Copy all of the records below verbatim.

-- START OF Recorded data --

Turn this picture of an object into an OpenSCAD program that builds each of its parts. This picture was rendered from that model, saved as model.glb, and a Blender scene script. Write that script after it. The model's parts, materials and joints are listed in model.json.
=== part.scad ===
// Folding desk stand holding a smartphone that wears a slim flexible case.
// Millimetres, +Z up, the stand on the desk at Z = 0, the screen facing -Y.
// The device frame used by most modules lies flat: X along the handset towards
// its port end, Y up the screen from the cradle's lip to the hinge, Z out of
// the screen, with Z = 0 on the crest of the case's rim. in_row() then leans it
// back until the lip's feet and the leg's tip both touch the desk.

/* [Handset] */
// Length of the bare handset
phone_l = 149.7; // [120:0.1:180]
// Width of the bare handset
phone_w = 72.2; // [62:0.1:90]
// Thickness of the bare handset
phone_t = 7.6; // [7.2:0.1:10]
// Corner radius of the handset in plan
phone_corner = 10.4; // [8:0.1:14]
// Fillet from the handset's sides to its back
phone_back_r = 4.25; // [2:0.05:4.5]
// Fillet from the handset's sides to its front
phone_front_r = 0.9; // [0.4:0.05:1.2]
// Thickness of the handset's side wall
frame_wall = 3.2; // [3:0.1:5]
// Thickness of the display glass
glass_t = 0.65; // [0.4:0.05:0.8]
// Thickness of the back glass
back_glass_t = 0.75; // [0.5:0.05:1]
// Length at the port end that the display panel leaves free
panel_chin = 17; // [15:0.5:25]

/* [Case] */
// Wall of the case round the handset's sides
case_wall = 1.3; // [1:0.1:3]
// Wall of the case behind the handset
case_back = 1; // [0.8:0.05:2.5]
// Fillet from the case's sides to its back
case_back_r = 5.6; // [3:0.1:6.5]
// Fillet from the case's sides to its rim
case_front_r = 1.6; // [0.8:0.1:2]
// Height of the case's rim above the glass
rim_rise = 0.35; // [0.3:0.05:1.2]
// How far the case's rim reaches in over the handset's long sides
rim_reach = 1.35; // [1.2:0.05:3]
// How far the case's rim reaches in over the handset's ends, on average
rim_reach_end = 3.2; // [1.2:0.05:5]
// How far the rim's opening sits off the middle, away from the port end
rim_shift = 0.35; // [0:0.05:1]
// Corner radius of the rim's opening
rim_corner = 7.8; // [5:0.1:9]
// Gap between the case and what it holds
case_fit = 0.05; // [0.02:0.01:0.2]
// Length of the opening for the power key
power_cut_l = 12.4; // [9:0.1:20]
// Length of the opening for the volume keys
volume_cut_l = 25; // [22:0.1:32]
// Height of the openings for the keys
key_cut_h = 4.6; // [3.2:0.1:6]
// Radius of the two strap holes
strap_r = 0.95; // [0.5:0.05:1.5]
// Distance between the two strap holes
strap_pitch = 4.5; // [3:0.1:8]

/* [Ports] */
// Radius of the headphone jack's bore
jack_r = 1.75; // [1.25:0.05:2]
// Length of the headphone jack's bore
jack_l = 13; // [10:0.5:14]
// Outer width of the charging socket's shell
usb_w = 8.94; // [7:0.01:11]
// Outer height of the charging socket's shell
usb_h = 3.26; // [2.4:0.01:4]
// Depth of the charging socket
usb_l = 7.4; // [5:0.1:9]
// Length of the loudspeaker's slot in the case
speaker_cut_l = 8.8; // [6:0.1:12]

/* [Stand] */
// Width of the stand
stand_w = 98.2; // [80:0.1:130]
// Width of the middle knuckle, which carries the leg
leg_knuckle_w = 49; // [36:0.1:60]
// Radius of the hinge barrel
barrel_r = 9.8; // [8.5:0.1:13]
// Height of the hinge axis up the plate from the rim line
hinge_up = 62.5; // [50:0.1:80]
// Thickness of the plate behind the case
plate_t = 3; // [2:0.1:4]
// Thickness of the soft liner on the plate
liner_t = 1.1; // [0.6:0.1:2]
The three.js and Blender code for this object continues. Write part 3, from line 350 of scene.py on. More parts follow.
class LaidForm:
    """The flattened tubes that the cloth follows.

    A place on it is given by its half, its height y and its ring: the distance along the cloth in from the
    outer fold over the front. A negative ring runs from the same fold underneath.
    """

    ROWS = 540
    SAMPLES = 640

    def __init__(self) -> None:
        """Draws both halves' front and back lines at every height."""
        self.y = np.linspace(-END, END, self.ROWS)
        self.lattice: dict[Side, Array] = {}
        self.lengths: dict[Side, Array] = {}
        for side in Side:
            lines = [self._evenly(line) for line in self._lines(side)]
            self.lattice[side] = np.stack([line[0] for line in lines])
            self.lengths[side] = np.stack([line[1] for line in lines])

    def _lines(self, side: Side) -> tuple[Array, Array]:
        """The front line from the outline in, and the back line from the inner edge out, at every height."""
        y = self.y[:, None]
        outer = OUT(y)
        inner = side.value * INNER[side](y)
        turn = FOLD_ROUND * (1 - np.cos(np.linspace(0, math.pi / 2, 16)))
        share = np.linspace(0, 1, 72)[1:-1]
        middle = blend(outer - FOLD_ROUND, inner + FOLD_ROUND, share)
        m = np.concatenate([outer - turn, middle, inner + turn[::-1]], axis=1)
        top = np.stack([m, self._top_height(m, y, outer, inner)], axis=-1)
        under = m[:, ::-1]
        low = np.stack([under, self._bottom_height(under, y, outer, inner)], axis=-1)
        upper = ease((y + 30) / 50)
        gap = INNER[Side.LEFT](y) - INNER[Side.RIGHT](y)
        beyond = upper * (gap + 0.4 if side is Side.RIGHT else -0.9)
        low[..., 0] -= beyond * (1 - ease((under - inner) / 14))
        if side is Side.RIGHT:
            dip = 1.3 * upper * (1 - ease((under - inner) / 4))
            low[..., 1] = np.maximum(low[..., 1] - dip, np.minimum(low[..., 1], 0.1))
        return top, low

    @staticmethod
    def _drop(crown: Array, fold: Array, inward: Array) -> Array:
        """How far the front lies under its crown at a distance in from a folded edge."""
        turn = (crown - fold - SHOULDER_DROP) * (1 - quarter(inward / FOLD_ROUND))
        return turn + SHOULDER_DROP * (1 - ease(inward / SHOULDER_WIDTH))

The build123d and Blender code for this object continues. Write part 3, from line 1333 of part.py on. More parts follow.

-- END OF Recorded data --

» **Complete output**
Turn this picture of an object into an OpenSCAD program that builds each of its parts. This picture was rendered from that model, saved as model.glb, and a Blender scene script. Write that script after it. The model's parts, materials and joints are listed in model.json.
=== part.scad ===
// Folding desk stand holding a smartphone that wears a slim flexible case.
// Millimetres, +Z up, the stand on the desk at Z = 0, the screen facing -Y.
// The device frame used by most modules lies flat: X along the handset towards
// its port end, Y up the screen from the cradle's lip to the hinge, Z out of
// the screen, with Z = 0 on the crest of the case's rim. in_row() then leans it
// back until the lip's feet and the leg's tip both touch the desk.

/* [Handset] */
// Length of the bare handset
phone_l = 149.7; // [120:0.1:180]
// Width of the bare handset
phone_w = 72.2; // [62:0.1:90]
// Thickness of the bare handset
phone_t = 7.6; // [7.2:0.1:10]
// Corner radius of the handset in plan
phone_corner = 10.4; // [8:0.1:14]
// Fillet from the handset's sides to its back
phone_back_r = 4.25; // [2:0.05:4.5]
// Fillet from the handset's sides to its front
phone_front_r = 0.9; // [0.4:0.05:1.2]
// Thickness of the handset's side wall
frame_wall = 3.2; // [3:0.1:5]
// Thickness of the display glass
glass_t = 0.65; // [0.4:0.05:0.8]
// Thickness of the back glass
back_glass_t = 0.75; // [0.5:0.05:1]
// Length at the port end that the display panel leaves free
panel_chin = 17; // [15:0.5:25]

/* [Case] */
// Wall of the case round the handset's sides
case_wall = 1.3; // [1:0.1:3]
// Wall of the case behind the handset
case_back = 1; // [0.8:0.05:2.5]
// Fillet from the case's sides to its back
case_back_r = 5.6; // [3:0.1:6.5]
// Fillet from the case's sides to its rim
case_front_r = 1.6; // [0.8:0.1:2]
// Height of the case's rim above the glass
rim_rise = 0.35; // [0.3:0.05:1.2]
// How far the case's rim reaches in over the handset's long sides
rim_reach = 1.35; // [1.2:0.05:3]
// How far the case's rim reaches in over the handset's ends, on average
rim_reach_end = 3.2; // [1.2:0.05:5]
// How far the rim's opening sits off the middle, away from the port end
rim_shift = 0.35; // [0:0.05:1]
// Corner radius of the rim's opening
rim_corner = 7.8; // [5:0.1:9]
// Gap between the case and what it holds
case_fit = 0.05; // [0.02:0.01:0.2]
// Length of the opening for the power key
power_cut_l = 12.4; // [9:0.1:20]
// Length of the opening for the volume keys
volume_cut_l = 25; // [22:0.1:32]
// Height of the openings for the keys
key_cut_h = 4.6; // [3.2:0.1:6]
// Radius of the two strap holes
strap_r = 0.95; // [0.5:0.05:1.5]
// Distance between the two strap holes
strap_pitch = 4.5; // [3:0.1:8]

/* [Ports] */
// Radius of the headphone jack's bore
jack_r = 1.75; // [1.25:0.05:2]
// Length of the headphone jack's bore
jack_l = 13; // [10:0.5:14]
// Outer width of the charging socket's shell
usb_w = 8.94; // [7:0.01:11]
// Outer height of the charging socket's shell
usb_h = 3.26; // [2.4:0.01:4]
// Depth of the charging socket
usb_l = 7.4; // [5:0.1:9]
// Length of the loudspeaker's slot in the case
speaker_cut_l = 8.8; // [6:0.1:12]

/* [Stand] */
// Width of the stand
stand_w = 98.2; // [80:0.1:130]
// Width of the middle knuckle, which carries the leg
leg_knuckle_w = 49; // [36:0.1:60]
// Radius of the hinge barrel
barrel_r = 9.8; // [8.5:0.1:13]
// Height of the hinge axis up the plate from the rim line
hinge_up = 62.5; // [50:0.1:80]
// Thickness of the plate behind the case
plate_t = 3; // [2:0.1:4]
// Thickness of the soft liner on the plate
liner_t = 1.1; // [0.6:0.1:2]
The three.js and Blender code for this object continues. Write part 3, from line 350 of scene.py on. More parts follow.
class LaidForm:
    """The flattened tubes that the cloth follows.

    A place on it is given by its half, its height y and its ring: the distance along the cloth in from the
    outer fold over the front. A negative ring runs from the same fold underneath.
    """

    ROWS = 540
    SAMPLES = 640

    def __init__(self) -> None:
        """Draws both halves' front and back lines at every height."""
        self.y = np.linspace(-END, END, self.ROWS)
        self.lattice: dict[Side, Array] = {}
        self.lengths: dict[Side, Array] = {}
        for side in Side:
            lines = [self._evenly(line) for line in self._lines(side)]
            self.lattice[side] = np.stack([line[0] for line in lines])
            self.lengths[side] = np.stack([line[1] for line in lines])

    def _lines(self, side: Side) -> tuple[Array, Array]:
        """The front line from the outline in, and the back line from the inner edge out, at every height."""
        y = self.y[:, None]
        outer = OUT(y)
        inner = side.value * INNER[side](y)
        turn = FOLD_ROUND * (1 - np.cos(np.linspace(0, math.pi / 2, 16)))
        share = np.linspace(0, 1, 72)[1:-1]
        middle = blend(outer - FOLD_ROUND, inner + FOLD_ROUND, share)
        m = np.concatenate([outer - turn, middle, inner + turn[::-1]], axis=1)
        top = np.stack([m, self._top_height(m, y, outer, inner)], axis=-1)
        under = m[:, ::-1]
        low = np.stack([under, self._bottom_height(under, y, outer, inner)], axis=-1)
        upper = ease((y + 30) / 50)
        gap = INNER[Side.LEFT](y) - INNER[Side.RIGHT](y)
        beyond = upper * (gap + 0.4 if side is Side.RIGHT else -0.9)
        low[..., 0] -= beyond * (1 - ease((under - inner) / 14))
        if side is Side.RIGHT:
            dip = 1.3 * upper * (1 - ease((under - inner) / 4))
            low[..., 1] = np.maximum(low[..., 1] - dip, np.minimum(low[..., 1], 0.1))
        return top, low

    @staticmethod
    def _drop(crown: Array, fold: Array, inward: Array) -> Array:
        """How far the front lies under its crown at a distance in from a folded edge."""
        turn = (crown - fold - SHOULDER_DROP) * (1 - quarter(inward / FOLD_ROUND))
        return turn + SHOULDER_DROP * (1 - ease(inward / SHOULDER_WIDTH))

The build123d and Blender code for this object continues. Write part 3, from line 1333 of part.py on. More parts follow.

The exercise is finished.